Williams will revel in it because he is a natural runner rather than a kick-chase style of winger. He knows instinctively that with that sort of possession you have more of a licence to attack from anywhere and take risks – including from behind your own goal-line. You can almost do anything you want with ball like that as long as you are in tune with your team-mates.

Williams shows every sign of having found the right wavelength with back three partners like Sean Maitland, David Strettle and Alex Goode, and Saracens have reaped the rewards with bonus point wins in their first five Premiership games.

That ambition will be shared by Goode, who has been in scintillating form ahead of their visit to Glasgow Warriors next weekend. The words you hear about the Saracens full-back more than any others are, “I can’t believe he’s not in the England squad”, and it’s because he never plays a bad game for his club.

Maybe he is one of those players whose mojo just does not seem to work at international level, or perhaps he simply has never really had the opportunity to make his case. That’s because under Stuart Lancaster the paramount full-back requirements were safety under the high ball and a strong kick-chase game, and Mike Brown fitted the bill, and it continued under Eddie Jones.

Goode is more of an attacking full-back, but so far the dice haven’t rolled favourably for him when it comes to international selection. He has won titles galore with Saracens, but it doesn’t seem to register with Jones.

However, Goode is knocking at the door even louder because he appears to have taken his counter-attacking skills up another notch this season, running with real elusiveness and awareness of space.

Maybe Jones is a bit risk-averse, or thinks that without the well-balanced Saracens support systems around Goode he will not be as effective. Or maybe it will take until England play the Saracens and Exeter way before Goode is seen as being the right pick at full-back.

When it comes to automatic selections look no further than Johnny Sexton. The Leinster fly-half’s organisation is second to none, and is a big factor in why they are the reigning European champions.  The Irish 10 drives himself very hard, and he expects the same of the team he plays in. Leinster rely on him, but in return he insists that they practice under high pressure conditions so that when they go out on match day the intensity they bring his second nature.
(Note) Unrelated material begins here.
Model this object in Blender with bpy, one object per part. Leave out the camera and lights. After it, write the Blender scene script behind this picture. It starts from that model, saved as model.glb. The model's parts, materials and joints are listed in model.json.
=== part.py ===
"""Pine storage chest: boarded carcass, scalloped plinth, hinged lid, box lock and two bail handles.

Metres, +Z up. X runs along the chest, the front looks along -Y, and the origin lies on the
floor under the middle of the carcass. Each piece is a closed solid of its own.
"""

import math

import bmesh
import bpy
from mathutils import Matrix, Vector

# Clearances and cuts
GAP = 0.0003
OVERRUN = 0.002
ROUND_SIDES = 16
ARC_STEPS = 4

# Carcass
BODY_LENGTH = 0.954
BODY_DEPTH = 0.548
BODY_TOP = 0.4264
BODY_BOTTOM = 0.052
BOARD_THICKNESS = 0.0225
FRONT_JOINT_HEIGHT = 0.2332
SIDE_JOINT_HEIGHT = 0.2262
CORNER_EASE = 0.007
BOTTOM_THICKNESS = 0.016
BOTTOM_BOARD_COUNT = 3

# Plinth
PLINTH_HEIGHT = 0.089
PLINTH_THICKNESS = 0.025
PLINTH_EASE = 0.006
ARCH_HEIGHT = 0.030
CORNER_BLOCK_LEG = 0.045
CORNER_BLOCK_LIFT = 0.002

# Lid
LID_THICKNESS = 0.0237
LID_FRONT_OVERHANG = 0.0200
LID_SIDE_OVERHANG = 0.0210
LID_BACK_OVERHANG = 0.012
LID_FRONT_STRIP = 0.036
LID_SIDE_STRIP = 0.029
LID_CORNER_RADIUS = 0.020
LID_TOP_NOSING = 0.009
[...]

Sexton is an 8/10 performer almost every time he plays because he executes all of the fly-half skills very well and is so tactically precise that it is like Leinster having a coach on the field.

Special even when not at his best: Leinster’s Johnny Sexton (photo: David Rogers/Getty Images)
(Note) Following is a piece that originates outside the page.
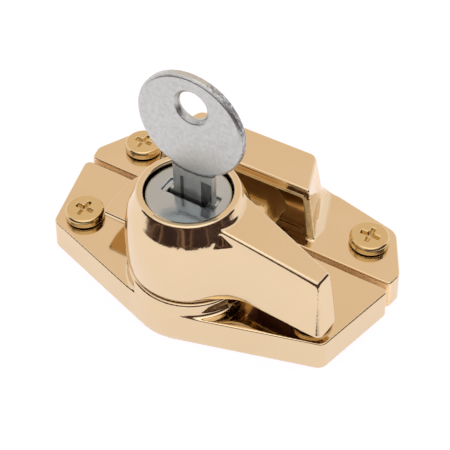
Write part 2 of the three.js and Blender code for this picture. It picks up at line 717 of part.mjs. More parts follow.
place('lock_plug', lockPlug(), zinc);
WAFER_LEVELS.forEach((level, i) => place(`wafer_${i + 1}`, wafer(level), screwBrass));
place('key', key(), zinc);
place('locking_bolt', lockingBolt(), steel);

export default assembly;
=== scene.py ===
"""Keyed window lock: the cast, plated and turned surfaces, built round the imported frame."""
import functools
import json
import math

import bpy
import numpy as np
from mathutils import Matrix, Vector


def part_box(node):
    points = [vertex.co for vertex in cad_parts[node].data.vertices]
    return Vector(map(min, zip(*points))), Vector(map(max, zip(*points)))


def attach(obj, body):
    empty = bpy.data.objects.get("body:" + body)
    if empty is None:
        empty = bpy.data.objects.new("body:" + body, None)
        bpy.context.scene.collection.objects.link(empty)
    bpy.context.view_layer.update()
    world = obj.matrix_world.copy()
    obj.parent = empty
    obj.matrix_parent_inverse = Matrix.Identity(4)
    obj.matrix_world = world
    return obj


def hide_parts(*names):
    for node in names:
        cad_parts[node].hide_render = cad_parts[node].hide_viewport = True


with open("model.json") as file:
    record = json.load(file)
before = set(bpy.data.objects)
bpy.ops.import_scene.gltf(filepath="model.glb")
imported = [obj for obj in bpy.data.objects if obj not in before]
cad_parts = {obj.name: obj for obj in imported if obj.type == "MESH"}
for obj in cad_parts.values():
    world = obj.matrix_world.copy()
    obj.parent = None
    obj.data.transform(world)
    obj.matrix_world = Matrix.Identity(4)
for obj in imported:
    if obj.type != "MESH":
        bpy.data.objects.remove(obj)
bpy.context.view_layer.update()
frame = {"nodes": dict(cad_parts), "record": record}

MM = 0.001
RAD = math.pi / 180


# ---- Places read from the frame, in millimetres ----
def node_box(node):
    low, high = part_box(node)
    return np.array(low) / MM, np.array(high) / MM


def centre_xy(node):
    low, high = node_box(node)
    return (low[0] + high[0]) / 2, (low[1] + high[1]) / 2


# ---- Distance fields: negative inside, in millimetres ----
def common(*fields):
    return functools.reduce(np.maximum, fields)


def union(*fields):
    return functools.reduce(np.minimum, fields)


def round_max(a, b, r):
    """Intersection whose edge is rounded to radius r."""
    inside = np.minimum(np.maximum(a + r, b + r), 0)
    return inside + np.hypot(np.maximum(a + r, 0), np.maximum(b + r, 0)) - r


def round_min(a, b, r):
    """Union whose inner corner is filled to radius r."""
    return -round_max(-a, -b, r)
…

Three-time champions Toulon have not had the best of starts in the Top 14 but they have got so much firepower that they cannot be ignored.

Nowhere is that more obvious than with recent signings Rhys Webb and Julian Savea.

Webb has put himself on the map as one of the most talented scrum-halfs with his dynamic displays for Wales and the Lions, even if his move to France has cost him his international place.

Webb is one of those 9’s who fills the fringes around the breakdown with his presence because he is such a dangerous runner and so effective at looking for the gap. He is an active, buzzy scrum-half who does not make many errors and is on-point every time he is in the opposition half.

Webb was the heartbeat of the side when he played for Wales, and he will be looking to play a similar role for Toulon.

Savea’s record as one of the great try-scoring All Black wingers is intact even though Steve Hansen’s decision to pick Rieko Ioane ahead of him led to him looking for a fresh start in France. At 28 he is still a force of nature, and if he gets hungry and nasty he could be a devastating finisher for Toulon.

At his very best Savea is unstoppable, and if he finds that form for Toulon they will not miss Chris Ashton that much. He is a one-man strike force, and has been called a baby Lomu – but there’s nothing baby about him.

Savea has another couple of levels on most powerhouse wingers in terms of speed, and if he gets interested and wants to become a superstar again, then I’m sure he can be.

If he gets a taste for it at Toulon there could be a few wingers – and others – getting steamrollered.

By contrast, Jack Nowell is one of those wingers who is always switched on, and he’s got to love being at a club like Exeter where he gets a lot of the ball. However, he gives as much as he gets because he has such a great work ethic.

Not too many wingers are known as grafters, but Nowell is one of them, and in many ways he is the pulse of the Exeter team.

He is not the quickest, and he might not appear to be hugely gifted, but he is very consistent, very effective, deceptively powerful, and makes very few mistakes. He is also defensively very sound.

My only slight criticism – because I like wingers who pass a bit – is that sometimes he should pass rather than take the ball to ground.

Nowell is more elusive than quick, but because he runs low to the ground and has very good balance he is a constant danger whether he’s playing for Exeter or England. His work-rate makes him a 9/10 performer virtually every time.

The European Cup is a great stage, and I cannot wait to see these stars make the most of it.